Optimizing Audio-Visual Speech Enhancement Using Multi-Level Distortion Measures for Audio-Visual Speech Recognition
Hang Chen,Qing Wang,Jun Du,Bao-Cai Yin,Jia Pan,Chin-Hui Lee
DOI: https://doi.org/10.1109/taslp.2024.3393732
2024-01-01
Abstract:A multi-level distortion measure (MLDM) is proposed as an objective to optimize deep neural network-based speech enhancement (SE) in both audio-only and audio-visual scenarios. The aim is to achieve simultaneous performance improvements in speech quality, intelligibility, and recognition error reductions. Moreover, a comprehensive correlation analysis shows that these three evaluation metrics exhibit high Pearson correlation coefficient (PCC) values with three commonly used optimization objectives: the mean squared error between the ideal ratio and estimated magnitude masks, scale-invariant signal-to-noise ratio, and cross-entropy-guided measure. To further improve the performance, we leverage the complementarities of the three objectives and propose another correlated multi-level distortion measure (C-MLDM) defined as a weighted combination of MLDM and an average correlation measure based on the three PCCs.

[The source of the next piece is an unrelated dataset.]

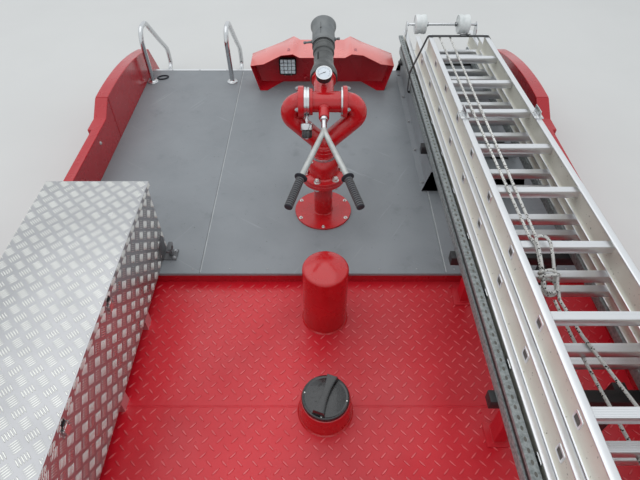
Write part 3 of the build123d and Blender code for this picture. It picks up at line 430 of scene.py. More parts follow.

Experimental results on the TCD-TIMIT corpus corrupted by additive noise demonstrate that MLDM outperforms systems optimized with each objective in both audio-visual and audio-only scenarios, offering improved performances in all three metrics: speech quality, intelligibility, and recognition performance. C-MLDM also consistently outperforms MLDM in all test cases. Finally, the generalizability of both MLDM and C-MLDM is confirmed through extensive testing across diverse datasets, SE model architectures, and linguistic conditions.